Deer Population Management as a Strategy for Forest Restoration
Jeff Feaga, Office of Sustainability and Environmental Resources
Deer browsing for food along the forest floor, a typical scene in Central Maryland. Photo from the Montgomery County Department of Parks.
The state of Maryland covers approximately 9,707 square miles. According to the Maryland Department of Natural Resources there are over 250,000 deer in Maryland. This results in a density of 25.8 deer per square mile. Of course, the distribution of deer throughout the state is not uniform, i.e., some places have much higher deer density than others (like your yard, right?). Scientists generally agree that forest habitats in the eastern United States can sustainably support 20 deer per square mile. This determination is based upon both the health of the deer herd and the consistent availability of food to graze. It is notable that the overall density of deer in Maryland already exceeds the recommended deer density, but how high does the density get in some Maryland areas?
Catoctin Mountain Park in Northwestern Frederick has struggled with overpopulation of deer for quite some time. Being managed by the National Park Service, hunting is not allowed within the park. From 2000 to 2003, the density of deer in the 9 square mile park was about 175 deer per square mile! The density fell somewhat in 2004 to around 100 deer per square mile, but was back up to 123 deer per square mile by 2009. This density in 2009 equates to approximately 1100 deer in the park (Graph 1).
Graph 1. Deer density trends at Catoctin Mountain Park between 2000 and 2011. Graph provided by National Park Service.

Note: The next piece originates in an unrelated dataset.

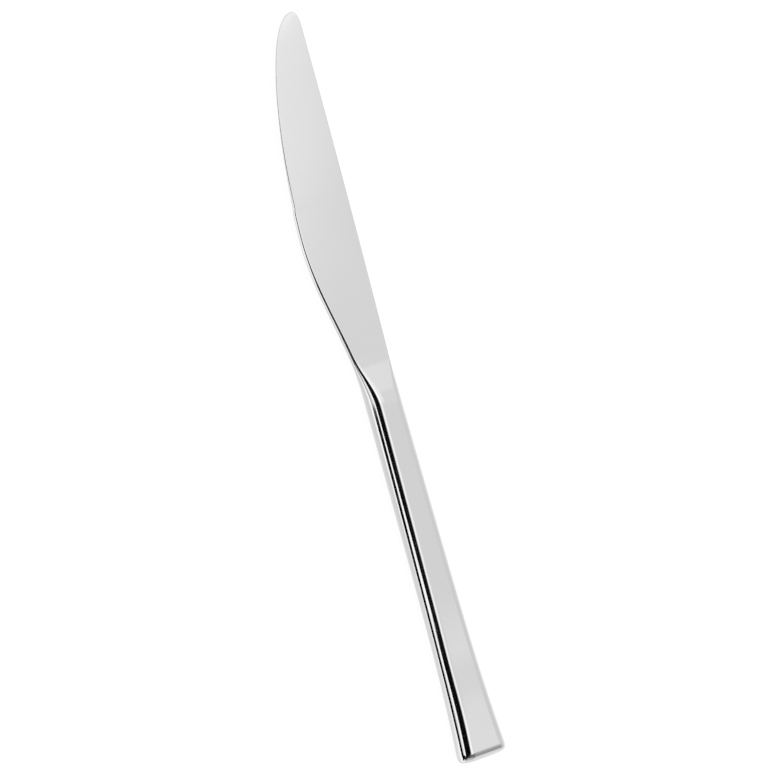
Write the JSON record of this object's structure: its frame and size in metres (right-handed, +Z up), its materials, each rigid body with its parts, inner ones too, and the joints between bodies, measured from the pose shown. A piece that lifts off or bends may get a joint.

Original source available here.
The Park started to actively manage white-tailed deer in 2009 according to their Final White-Tailed Deer Management Plan / Environmental Impact Statement, Catoctin Mountain Park (Authored by the United States National Park Service). Between 2009 and 2014, sharpshooters managing deer in the park had culled 968 deer, reducing the deer density to approximately 36 deer per square mile (Graphss 2 and 3). Note that the spring 2014 deer population in the Park was 325 deer. If you do a little math, you will quickly note how rapidly the deer herd reproduces. The 1100 deer at the start of management minus the 968 deer culled over 5 years would leave only 132 at the end of management, but this ignores reproduction and immigration into the park. Even if you don’t like math, you can see how resilient white tail deer populations can be.
Figure 2. Deer density in Catoctin Mountain Park each year of the managed cull. Graph from National Park Service. Original source available here.
Instituting such an aggressive deer management plan on federally owned land managed by the National Park Service certainly was not an easy decision. A quick search on the internet in the local Frederick media will reveal that there were many negative opinions of the NPS management technique. However, given limited alternatives and budge, the NPS concluded that the culling strategy was the best one. Vegetative surveys in the park in the years prior to deer management found severe over-browsing of the understory and concurrent change in the composition of plant species in the forest. A study by Wesley Knapp and Richard Weigand throughout the Catoctin Mountains of Frederick even correlated the decline of 19 of 21 orchid species from 1968-2008 to increased population of white-tailed deer in the area over the same time frame.
Figure 3. Yearly number of deer removed from Catoctin Mountain Park by sharpshooters each year of the managed cull. Graph from National Park Service. Original source available here.
What is the point of providing an overly simplified description of the deer population issue at Catoctin Mountain Park? Other articles such as Brian Palmer’s 2013 article in the Washington Post offer arguably more complete information about how deer populations have ballooned and become an environmental issue. The Monocacy and Catoctin Watershed Alliance is primarily focused on issues related to water quality. But, water quality is dependent upon the health of the entire watershed. Well-rooted and thriving vegetation is crucial to sediment control, nutrient cycling, and attenuation of storm flow. The connection between deer density and water quality is quite evident, at least ecologically speaking. So as we go about our daily efforts to improve water quality, we need to think beyond the specialization of our work and temper the severity of our opinions. Remember that ecological imbalances are not always easy to repair, and solutions that please everyone may not be possible. Sitting back and watching nature run its course or waiting for that large budget to be approved so that the most sophisticated management technique can be used are not viable options for many of our natural resource challenges.